Having opted for the bungy that ties around the waist rather than ankles, I was able to run, and so took three large strides and leapt into the air. There was a brief pause in time as I went up towards the sky, and then the plummet began. The best way to describe this is that feeling when you fall backwards on a chair, except for a longer duration.

Wings deployed. Wings not effective.

I made a strange noise, which I recall being a bit like a distressed goat. Then before I knew it, I felt the tug of the elastic pulling me back up. I bounced up and down multiple times, like a human yoyo. And then came the adrenaline buzz. Quite frankly, I was absolutely off my tits.

The bouncing stopped. I dangled in the air, admiring the view and the position that I was in. It’s a cliche, but I felt very alive. That was until a wannabe interviewer interrupted my serenity.

I heard a Kiwi voice shout ‘What does it feel like mate?’ from one of the gondola cars. ‘Amazing’ I replied, ‘Absolutely incredible.’ Until you ruined my moment you utter interrupting gondola-wombler.

After I was hauled back up to the ledge, I discovered that I was a babbling wreck, and that I was spouting incoherent shit. In a good way of course. I blabbered on to the bungy team about how good it was, and how I’d definitely be back to do the Nevis, the 134m drop monster jump.

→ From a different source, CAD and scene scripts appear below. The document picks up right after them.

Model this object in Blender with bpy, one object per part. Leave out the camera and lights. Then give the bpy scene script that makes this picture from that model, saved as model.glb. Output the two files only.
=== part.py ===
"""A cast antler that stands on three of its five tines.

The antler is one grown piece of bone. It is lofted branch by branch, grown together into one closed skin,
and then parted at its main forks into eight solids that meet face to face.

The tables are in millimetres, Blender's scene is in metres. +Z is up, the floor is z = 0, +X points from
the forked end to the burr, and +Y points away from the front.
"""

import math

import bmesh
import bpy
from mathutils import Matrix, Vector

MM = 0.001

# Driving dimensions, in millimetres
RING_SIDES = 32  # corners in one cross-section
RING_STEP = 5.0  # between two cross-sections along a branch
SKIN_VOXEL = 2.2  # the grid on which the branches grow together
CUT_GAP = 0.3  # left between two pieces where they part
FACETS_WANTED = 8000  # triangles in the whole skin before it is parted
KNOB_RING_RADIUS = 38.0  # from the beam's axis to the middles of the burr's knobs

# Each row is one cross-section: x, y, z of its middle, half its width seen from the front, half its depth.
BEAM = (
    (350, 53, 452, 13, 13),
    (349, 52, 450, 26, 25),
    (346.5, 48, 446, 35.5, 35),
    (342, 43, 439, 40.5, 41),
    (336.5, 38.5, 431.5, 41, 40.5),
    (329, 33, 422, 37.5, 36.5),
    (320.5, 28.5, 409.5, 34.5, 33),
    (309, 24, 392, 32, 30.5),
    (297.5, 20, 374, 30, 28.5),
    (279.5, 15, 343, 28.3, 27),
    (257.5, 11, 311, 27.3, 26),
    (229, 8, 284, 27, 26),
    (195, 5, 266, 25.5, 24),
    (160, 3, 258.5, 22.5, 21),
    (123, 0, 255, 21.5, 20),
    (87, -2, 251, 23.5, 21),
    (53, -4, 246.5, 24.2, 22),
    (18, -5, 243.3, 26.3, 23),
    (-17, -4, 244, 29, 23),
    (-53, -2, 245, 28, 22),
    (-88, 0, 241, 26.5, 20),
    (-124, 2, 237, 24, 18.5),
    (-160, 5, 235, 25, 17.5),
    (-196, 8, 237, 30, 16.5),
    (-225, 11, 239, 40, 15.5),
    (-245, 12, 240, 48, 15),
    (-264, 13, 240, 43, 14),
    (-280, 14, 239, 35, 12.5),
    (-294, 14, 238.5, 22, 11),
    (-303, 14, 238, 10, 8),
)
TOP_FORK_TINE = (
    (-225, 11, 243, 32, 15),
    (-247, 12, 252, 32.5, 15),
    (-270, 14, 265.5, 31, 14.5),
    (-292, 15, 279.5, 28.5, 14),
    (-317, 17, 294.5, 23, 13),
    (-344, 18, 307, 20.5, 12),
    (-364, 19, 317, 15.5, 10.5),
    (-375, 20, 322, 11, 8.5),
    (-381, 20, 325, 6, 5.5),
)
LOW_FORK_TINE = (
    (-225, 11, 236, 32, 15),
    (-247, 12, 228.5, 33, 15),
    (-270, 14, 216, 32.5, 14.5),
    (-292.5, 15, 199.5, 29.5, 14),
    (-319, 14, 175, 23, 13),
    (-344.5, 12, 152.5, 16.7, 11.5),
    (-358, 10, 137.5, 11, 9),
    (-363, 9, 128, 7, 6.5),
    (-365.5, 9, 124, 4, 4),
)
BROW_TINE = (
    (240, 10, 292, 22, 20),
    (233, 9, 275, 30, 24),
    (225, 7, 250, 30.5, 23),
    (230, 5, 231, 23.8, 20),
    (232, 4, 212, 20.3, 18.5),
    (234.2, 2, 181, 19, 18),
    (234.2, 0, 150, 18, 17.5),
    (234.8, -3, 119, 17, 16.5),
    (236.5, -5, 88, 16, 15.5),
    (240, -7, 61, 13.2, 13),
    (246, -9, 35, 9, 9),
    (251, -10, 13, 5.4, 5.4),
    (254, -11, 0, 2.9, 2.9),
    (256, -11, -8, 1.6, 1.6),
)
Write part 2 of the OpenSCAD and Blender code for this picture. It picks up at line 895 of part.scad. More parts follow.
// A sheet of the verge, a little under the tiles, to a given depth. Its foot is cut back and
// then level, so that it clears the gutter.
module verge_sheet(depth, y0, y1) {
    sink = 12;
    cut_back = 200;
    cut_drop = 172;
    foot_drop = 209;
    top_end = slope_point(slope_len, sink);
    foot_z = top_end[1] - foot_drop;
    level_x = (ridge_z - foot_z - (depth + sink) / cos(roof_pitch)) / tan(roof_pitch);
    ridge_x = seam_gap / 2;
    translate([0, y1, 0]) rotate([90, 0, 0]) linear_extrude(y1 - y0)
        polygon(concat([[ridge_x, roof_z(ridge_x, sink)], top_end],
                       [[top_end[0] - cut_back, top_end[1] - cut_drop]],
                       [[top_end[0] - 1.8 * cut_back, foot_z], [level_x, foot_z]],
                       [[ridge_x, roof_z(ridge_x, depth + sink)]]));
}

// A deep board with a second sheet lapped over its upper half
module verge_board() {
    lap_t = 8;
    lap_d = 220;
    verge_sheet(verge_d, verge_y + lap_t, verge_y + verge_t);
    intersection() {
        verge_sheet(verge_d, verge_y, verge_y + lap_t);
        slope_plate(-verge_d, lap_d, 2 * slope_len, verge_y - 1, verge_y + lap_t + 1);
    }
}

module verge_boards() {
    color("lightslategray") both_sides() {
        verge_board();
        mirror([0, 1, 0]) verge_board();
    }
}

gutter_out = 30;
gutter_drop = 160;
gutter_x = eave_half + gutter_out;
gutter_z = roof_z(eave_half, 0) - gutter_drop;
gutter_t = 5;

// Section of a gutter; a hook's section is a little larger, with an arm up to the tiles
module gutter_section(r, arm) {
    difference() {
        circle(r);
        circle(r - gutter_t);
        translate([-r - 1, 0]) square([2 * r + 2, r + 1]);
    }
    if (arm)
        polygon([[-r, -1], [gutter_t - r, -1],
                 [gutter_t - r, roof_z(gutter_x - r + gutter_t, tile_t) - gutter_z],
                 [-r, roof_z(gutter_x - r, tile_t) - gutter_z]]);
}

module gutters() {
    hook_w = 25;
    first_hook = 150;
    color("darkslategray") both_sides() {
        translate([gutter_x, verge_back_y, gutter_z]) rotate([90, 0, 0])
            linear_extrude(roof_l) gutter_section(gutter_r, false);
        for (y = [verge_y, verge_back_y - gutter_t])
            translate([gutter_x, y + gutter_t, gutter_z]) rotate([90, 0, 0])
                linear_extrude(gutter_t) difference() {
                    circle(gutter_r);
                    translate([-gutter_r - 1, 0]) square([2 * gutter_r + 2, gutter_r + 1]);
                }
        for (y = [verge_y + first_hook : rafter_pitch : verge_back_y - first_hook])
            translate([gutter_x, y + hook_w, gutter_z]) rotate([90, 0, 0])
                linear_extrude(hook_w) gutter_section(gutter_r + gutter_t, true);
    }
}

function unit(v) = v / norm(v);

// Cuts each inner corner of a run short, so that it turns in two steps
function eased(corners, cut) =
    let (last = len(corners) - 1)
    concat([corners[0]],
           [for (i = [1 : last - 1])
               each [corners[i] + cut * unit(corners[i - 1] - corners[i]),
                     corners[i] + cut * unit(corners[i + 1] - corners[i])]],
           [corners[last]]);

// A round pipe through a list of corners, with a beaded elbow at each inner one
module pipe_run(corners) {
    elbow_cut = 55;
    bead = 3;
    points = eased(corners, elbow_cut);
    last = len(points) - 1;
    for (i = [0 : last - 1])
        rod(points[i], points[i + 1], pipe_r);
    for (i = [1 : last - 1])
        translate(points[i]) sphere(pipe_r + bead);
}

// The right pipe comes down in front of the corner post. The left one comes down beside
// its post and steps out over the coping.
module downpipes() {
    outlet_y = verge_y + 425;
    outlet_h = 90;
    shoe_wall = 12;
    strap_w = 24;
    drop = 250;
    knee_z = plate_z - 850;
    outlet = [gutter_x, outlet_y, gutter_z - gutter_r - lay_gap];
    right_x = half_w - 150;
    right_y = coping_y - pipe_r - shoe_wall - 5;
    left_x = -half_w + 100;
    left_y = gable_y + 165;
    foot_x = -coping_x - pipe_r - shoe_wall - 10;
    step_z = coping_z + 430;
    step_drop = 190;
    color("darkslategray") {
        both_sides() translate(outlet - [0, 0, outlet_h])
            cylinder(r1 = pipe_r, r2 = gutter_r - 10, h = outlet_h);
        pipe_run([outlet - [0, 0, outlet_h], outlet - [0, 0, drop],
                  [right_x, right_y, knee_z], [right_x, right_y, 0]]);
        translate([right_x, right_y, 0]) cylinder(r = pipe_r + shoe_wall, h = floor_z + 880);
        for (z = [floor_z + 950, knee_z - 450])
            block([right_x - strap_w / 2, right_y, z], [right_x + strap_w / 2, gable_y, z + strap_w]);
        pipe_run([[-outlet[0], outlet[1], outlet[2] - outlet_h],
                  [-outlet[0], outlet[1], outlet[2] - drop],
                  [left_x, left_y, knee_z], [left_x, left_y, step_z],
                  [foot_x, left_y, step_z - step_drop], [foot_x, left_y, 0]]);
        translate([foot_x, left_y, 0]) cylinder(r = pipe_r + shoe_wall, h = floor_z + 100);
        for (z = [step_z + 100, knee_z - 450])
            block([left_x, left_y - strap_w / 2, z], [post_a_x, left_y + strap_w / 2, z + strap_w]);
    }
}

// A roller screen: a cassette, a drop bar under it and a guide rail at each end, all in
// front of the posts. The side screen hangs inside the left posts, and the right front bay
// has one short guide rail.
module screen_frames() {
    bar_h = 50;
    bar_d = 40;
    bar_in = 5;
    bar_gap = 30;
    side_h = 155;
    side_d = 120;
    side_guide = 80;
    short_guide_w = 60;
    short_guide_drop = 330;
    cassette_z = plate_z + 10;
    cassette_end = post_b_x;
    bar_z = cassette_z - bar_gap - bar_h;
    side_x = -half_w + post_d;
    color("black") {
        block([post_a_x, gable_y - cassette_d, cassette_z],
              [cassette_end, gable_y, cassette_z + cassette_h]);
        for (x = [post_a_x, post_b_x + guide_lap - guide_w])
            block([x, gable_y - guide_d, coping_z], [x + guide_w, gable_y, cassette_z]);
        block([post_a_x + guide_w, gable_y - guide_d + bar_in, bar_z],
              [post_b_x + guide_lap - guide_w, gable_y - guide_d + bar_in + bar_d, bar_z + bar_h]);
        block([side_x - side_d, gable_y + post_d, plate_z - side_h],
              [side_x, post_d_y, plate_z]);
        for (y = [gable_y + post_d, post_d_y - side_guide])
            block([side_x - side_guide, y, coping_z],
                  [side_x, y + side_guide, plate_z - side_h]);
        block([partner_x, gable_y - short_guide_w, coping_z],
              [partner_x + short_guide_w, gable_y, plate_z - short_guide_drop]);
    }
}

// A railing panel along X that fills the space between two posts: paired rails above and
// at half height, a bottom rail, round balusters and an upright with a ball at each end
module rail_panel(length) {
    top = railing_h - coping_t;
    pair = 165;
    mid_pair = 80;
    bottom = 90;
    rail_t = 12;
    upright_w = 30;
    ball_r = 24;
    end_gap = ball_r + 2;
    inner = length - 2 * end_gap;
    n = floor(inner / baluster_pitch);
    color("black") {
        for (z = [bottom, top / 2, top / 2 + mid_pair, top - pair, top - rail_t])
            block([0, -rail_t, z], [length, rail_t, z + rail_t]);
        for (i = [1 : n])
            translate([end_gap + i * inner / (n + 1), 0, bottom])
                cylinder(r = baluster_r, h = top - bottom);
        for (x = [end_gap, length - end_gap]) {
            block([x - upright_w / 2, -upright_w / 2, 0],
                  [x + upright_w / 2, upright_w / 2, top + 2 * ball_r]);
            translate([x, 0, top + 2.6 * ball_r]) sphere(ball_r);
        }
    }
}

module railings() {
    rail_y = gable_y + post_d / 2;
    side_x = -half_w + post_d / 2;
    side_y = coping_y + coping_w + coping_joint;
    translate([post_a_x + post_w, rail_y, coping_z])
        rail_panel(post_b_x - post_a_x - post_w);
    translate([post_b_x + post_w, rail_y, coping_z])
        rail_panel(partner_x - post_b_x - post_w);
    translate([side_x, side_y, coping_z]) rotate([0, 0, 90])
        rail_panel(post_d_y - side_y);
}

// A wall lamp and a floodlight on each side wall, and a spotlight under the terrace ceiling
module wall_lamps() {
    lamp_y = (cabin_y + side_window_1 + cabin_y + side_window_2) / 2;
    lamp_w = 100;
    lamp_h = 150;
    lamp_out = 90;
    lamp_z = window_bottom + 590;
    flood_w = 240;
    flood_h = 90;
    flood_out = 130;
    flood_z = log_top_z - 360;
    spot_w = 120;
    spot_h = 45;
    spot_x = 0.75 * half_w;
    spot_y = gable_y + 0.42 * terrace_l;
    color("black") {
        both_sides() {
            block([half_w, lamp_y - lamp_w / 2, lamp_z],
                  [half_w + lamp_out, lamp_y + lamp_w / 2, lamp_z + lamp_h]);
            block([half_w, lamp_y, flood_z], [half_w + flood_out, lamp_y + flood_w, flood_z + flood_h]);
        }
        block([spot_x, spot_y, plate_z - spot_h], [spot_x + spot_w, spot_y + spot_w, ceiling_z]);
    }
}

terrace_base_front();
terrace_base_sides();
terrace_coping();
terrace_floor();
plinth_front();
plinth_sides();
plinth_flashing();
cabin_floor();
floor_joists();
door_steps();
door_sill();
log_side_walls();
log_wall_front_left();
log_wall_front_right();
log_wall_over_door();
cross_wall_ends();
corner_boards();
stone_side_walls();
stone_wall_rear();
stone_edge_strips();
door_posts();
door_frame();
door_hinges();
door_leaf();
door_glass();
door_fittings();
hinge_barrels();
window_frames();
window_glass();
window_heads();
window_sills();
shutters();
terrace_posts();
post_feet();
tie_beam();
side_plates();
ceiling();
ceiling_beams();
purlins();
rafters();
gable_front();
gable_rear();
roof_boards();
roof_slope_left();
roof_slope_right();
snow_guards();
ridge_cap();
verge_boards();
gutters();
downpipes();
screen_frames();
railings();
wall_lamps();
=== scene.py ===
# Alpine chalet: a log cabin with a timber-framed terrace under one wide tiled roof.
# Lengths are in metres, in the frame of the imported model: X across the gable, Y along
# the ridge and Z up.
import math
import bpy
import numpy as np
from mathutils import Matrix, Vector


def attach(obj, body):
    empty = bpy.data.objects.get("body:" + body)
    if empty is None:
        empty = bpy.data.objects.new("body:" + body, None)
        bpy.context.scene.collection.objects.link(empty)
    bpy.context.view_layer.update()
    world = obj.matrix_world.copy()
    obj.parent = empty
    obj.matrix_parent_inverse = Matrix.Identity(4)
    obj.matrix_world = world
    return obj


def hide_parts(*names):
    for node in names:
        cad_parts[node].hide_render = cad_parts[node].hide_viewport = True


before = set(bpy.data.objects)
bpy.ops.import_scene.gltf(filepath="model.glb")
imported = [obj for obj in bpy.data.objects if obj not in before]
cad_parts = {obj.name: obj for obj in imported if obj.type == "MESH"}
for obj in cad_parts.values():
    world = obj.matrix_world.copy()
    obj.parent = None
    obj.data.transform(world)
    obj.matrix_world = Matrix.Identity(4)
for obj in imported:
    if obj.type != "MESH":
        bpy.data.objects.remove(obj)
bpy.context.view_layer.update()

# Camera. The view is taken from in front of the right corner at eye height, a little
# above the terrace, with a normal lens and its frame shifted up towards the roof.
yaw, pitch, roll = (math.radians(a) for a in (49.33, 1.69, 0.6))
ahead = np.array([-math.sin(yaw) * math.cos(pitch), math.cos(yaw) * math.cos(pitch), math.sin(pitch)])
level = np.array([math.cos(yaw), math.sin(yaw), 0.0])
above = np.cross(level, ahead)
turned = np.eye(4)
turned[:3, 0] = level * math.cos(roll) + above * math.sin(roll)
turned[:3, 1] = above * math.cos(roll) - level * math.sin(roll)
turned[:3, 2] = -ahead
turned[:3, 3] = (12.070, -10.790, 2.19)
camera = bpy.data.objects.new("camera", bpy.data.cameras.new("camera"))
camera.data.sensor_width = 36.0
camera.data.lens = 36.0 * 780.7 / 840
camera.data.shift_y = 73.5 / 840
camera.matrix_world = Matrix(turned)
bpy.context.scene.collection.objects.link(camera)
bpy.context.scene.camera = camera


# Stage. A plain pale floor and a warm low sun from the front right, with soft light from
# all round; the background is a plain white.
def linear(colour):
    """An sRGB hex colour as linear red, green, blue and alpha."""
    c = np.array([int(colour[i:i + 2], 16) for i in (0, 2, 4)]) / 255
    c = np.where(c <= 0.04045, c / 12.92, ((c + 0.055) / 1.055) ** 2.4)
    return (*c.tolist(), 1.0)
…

I claimed my been there done that got the t-shirt t-shirt and stumbled back onto the gondola to make my way down the mountain. I chatted away to a friendly Belgian guy who had just finished his shift on the mountain restaurant. All introvert attributes seemed to have been suspended for the time being. My personality had gone on strike.

It took me a while to process what I had actually done once back at the hostel. Tucking into a 10NZD monster plate of fish and chips I did some thinking and realised there’s actually very little to be scared of in this world. It would seem if you can throw yourself off a ledge (with elastic attached), then what can’t you do?